Start

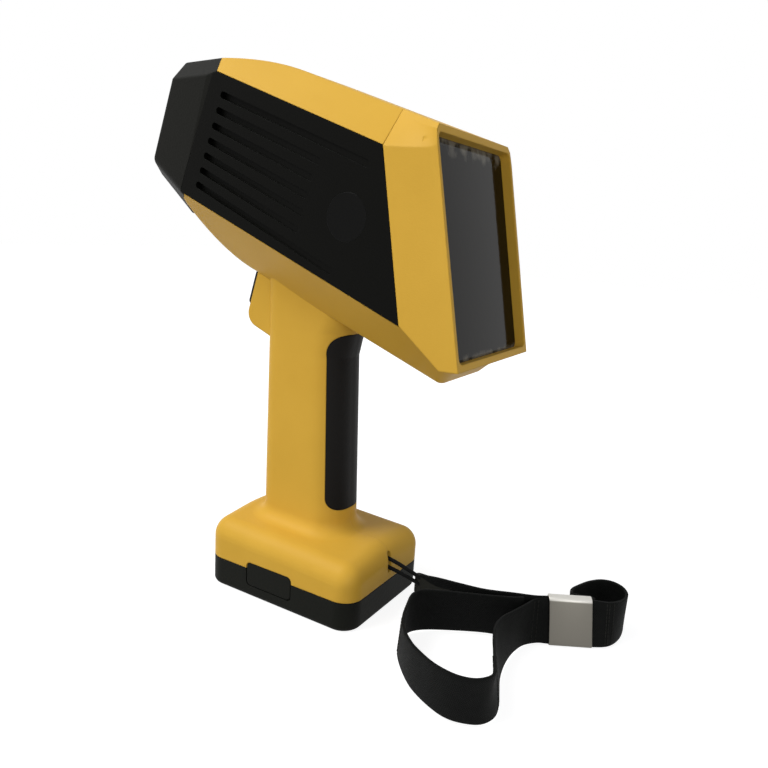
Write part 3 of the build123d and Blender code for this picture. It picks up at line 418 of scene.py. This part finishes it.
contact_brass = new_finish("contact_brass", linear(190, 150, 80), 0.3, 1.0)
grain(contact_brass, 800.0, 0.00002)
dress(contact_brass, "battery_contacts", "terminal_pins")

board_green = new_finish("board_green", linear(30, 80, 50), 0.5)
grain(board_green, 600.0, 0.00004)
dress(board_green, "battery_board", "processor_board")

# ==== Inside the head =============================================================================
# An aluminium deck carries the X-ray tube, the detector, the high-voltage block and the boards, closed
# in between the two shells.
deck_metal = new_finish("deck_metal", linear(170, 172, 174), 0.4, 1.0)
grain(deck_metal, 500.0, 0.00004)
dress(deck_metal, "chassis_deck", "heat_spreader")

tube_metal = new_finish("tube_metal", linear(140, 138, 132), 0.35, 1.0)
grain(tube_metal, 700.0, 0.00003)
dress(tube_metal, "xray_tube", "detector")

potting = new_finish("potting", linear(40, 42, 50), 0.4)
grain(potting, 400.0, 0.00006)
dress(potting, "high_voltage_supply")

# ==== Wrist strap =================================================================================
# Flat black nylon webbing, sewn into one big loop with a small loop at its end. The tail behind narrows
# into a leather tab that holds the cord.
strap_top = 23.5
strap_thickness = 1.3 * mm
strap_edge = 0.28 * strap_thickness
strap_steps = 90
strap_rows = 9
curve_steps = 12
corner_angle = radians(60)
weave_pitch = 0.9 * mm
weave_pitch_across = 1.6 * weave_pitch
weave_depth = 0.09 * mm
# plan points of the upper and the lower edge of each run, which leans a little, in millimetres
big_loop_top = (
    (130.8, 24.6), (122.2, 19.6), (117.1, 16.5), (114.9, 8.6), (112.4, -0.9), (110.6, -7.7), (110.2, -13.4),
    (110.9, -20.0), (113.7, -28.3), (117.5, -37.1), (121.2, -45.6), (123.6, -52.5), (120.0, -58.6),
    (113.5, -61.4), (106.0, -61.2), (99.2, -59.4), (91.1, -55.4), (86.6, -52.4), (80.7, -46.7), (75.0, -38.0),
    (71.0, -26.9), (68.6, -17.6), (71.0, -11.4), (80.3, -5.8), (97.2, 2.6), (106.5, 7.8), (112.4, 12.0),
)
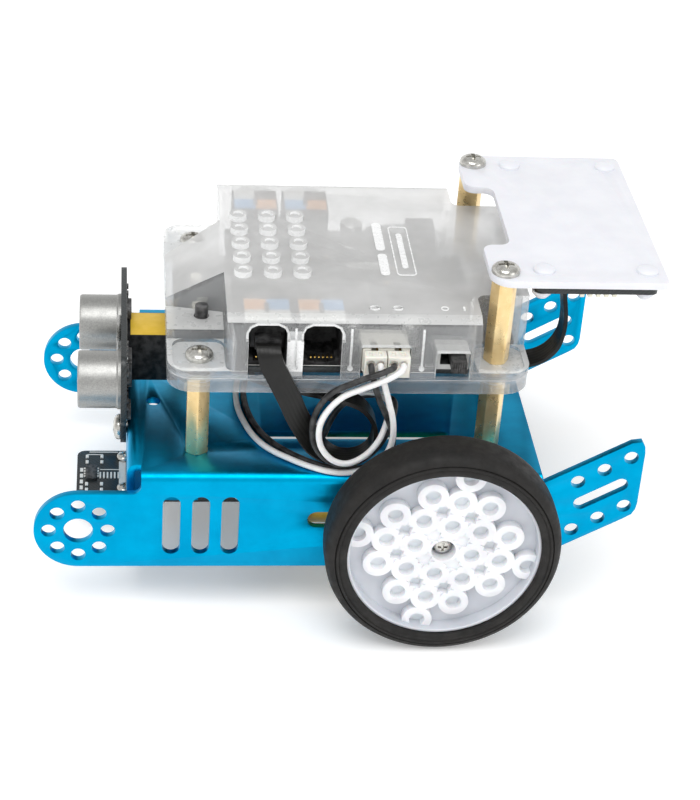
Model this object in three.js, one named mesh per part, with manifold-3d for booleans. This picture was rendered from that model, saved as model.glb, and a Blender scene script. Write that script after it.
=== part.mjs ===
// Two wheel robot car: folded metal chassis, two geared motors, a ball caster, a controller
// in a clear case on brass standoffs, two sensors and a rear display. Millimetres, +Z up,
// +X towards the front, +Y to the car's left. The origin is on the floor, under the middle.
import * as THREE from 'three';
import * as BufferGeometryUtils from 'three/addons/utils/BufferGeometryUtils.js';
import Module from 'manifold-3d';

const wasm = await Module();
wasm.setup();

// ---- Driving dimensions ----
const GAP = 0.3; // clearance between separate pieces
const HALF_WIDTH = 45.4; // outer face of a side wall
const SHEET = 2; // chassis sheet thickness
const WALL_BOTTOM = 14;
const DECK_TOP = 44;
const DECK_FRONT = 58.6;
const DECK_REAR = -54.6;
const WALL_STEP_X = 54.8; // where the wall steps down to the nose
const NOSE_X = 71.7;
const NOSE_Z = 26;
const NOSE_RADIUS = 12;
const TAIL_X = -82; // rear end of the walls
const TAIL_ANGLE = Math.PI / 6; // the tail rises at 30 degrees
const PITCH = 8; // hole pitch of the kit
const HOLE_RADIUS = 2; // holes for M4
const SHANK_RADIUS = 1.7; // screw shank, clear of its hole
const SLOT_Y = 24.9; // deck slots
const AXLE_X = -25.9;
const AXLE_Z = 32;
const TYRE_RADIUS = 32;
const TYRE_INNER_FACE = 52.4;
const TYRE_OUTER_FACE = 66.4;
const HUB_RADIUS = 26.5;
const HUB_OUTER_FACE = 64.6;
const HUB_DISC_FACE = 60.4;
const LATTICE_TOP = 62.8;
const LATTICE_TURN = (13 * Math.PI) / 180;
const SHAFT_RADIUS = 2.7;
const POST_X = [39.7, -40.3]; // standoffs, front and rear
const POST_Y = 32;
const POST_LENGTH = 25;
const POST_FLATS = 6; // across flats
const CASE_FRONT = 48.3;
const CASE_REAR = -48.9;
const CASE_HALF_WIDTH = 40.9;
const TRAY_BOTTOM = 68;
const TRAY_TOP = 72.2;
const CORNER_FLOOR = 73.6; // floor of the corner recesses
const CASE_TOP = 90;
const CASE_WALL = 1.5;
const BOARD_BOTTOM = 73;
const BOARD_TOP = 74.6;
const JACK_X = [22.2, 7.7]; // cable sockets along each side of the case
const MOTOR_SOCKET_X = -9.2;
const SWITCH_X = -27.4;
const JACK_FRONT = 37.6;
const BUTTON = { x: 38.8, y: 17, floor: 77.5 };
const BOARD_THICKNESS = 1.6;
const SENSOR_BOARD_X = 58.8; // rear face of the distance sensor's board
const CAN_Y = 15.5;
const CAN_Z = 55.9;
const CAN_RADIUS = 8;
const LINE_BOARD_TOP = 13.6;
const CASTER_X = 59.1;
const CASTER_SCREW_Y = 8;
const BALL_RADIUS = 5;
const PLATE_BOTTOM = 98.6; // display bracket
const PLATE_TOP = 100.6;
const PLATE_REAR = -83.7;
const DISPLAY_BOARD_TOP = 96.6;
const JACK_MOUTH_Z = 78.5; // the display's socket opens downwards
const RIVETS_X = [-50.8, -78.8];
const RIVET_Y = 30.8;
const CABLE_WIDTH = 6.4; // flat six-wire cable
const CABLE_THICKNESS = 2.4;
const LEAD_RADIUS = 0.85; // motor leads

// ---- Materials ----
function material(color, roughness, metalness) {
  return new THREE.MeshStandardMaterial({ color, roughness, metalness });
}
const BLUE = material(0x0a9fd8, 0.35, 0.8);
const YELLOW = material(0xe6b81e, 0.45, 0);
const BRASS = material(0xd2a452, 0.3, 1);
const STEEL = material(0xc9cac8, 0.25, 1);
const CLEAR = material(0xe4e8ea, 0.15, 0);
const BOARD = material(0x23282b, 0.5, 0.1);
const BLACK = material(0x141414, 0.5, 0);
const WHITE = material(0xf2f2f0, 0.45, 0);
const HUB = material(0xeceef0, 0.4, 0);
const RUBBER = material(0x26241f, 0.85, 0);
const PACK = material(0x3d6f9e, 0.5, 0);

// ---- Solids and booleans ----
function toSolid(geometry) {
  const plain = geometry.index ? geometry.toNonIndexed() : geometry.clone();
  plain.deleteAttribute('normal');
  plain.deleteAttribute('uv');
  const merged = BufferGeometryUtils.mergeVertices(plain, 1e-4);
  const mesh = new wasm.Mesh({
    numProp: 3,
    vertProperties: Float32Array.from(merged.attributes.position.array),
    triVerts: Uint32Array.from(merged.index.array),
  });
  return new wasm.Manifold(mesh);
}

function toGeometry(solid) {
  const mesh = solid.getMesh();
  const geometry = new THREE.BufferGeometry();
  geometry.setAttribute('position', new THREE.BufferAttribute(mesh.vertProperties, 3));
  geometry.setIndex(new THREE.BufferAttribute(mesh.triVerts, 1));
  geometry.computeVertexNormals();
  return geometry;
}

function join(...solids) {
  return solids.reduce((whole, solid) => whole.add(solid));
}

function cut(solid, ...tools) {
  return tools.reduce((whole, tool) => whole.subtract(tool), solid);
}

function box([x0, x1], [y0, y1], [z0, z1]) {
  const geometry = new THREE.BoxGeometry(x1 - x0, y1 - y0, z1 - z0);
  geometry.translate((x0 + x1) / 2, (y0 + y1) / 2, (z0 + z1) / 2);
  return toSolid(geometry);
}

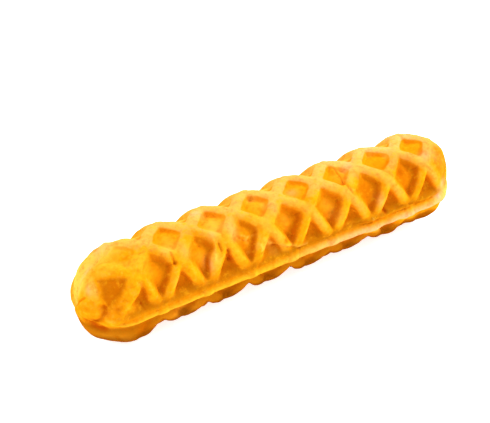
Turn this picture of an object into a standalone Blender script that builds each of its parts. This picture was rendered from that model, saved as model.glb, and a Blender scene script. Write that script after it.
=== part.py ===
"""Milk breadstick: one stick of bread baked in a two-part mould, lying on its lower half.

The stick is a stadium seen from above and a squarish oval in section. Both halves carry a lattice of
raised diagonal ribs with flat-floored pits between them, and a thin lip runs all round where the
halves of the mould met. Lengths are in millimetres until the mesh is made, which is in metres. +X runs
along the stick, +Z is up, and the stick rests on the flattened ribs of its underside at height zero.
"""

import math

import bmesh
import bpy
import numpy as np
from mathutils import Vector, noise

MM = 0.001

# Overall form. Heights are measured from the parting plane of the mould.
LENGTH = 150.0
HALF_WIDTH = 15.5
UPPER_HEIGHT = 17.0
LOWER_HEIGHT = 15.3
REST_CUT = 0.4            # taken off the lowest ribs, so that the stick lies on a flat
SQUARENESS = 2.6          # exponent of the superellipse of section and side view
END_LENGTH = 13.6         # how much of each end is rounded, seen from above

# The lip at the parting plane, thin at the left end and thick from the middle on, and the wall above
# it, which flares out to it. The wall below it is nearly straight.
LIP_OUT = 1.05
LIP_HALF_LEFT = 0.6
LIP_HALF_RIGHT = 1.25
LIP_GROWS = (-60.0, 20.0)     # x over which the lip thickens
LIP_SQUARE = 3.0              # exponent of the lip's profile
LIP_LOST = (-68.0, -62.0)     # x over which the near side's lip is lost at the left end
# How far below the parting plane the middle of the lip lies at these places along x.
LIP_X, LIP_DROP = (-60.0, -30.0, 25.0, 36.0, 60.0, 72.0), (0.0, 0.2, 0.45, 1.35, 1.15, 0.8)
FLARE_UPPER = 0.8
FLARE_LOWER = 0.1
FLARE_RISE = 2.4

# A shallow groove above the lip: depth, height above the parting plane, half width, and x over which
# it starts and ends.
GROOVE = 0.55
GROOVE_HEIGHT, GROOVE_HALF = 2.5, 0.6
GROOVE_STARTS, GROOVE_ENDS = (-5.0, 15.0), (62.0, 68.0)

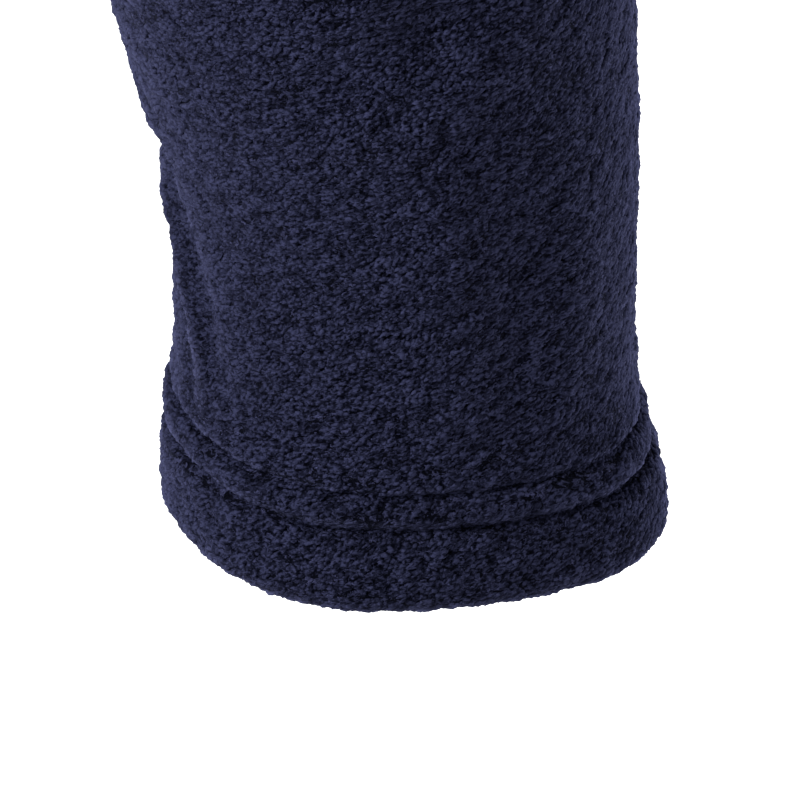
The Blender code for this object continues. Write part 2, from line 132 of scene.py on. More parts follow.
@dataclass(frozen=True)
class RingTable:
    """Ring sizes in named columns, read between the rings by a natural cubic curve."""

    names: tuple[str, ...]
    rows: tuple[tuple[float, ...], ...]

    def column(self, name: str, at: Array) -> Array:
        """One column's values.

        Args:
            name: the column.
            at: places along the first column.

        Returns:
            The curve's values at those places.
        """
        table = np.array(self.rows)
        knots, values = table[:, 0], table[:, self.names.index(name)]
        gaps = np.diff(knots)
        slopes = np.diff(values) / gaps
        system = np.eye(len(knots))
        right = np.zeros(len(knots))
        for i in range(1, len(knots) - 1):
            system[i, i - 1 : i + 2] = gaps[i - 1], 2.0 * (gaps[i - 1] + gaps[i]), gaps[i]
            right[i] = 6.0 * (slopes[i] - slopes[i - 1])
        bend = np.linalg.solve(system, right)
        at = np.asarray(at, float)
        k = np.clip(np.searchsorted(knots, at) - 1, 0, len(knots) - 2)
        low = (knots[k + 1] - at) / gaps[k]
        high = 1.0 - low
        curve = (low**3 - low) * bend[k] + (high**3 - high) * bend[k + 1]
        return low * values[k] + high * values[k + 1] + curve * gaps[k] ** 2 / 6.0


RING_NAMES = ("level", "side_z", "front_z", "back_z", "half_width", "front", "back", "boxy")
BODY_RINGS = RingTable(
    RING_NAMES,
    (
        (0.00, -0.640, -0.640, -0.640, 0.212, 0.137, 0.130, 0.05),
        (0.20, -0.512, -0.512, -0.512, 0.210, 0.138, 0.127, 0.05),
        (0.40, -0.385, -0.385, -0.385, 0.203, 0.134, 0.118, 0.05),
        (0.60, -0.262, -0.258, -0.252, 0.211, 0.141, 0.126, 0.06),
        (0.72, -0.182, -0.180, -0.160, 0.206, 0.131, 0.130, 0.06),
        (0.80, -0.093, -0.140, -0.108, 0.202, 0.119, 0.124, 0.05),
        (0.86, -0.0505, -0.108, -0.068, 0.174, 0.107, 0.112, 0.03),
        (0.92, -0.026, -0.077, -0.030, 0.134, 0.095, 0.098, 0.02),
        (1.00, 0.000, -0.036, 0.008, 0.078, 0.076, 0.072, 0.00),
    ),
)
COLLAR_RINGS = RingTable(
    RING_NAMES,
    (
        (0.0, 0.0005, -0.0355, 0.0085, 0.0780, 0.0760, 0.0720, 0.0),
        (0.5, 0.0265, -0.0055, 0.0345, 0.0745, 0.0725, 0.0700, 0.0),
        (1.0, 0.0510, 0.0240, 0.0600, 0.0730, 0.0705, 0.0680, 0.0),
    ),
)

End

Task to carry out:
Above this instruction are the records; retype exactly the lines from the one containing "The Blender code" up to and including the one containing "at: places along".

Response to this exercise:
The Blender code for this object continues. Write part 2, from line 132 of scene.py on. More parts follow.
@dataclass(frozen=True)
class RingTable:
    """Ring sizes in named columns, read between the rings by a natural cubic curve."""

    names: tuple[str, ...]
    rows: tuple[tuple[float, ...], ...]

    def column(self, name: str, at: Array) -> Array:
        """One column's values.

        Args:
            name: the column.
            at: places along the first column.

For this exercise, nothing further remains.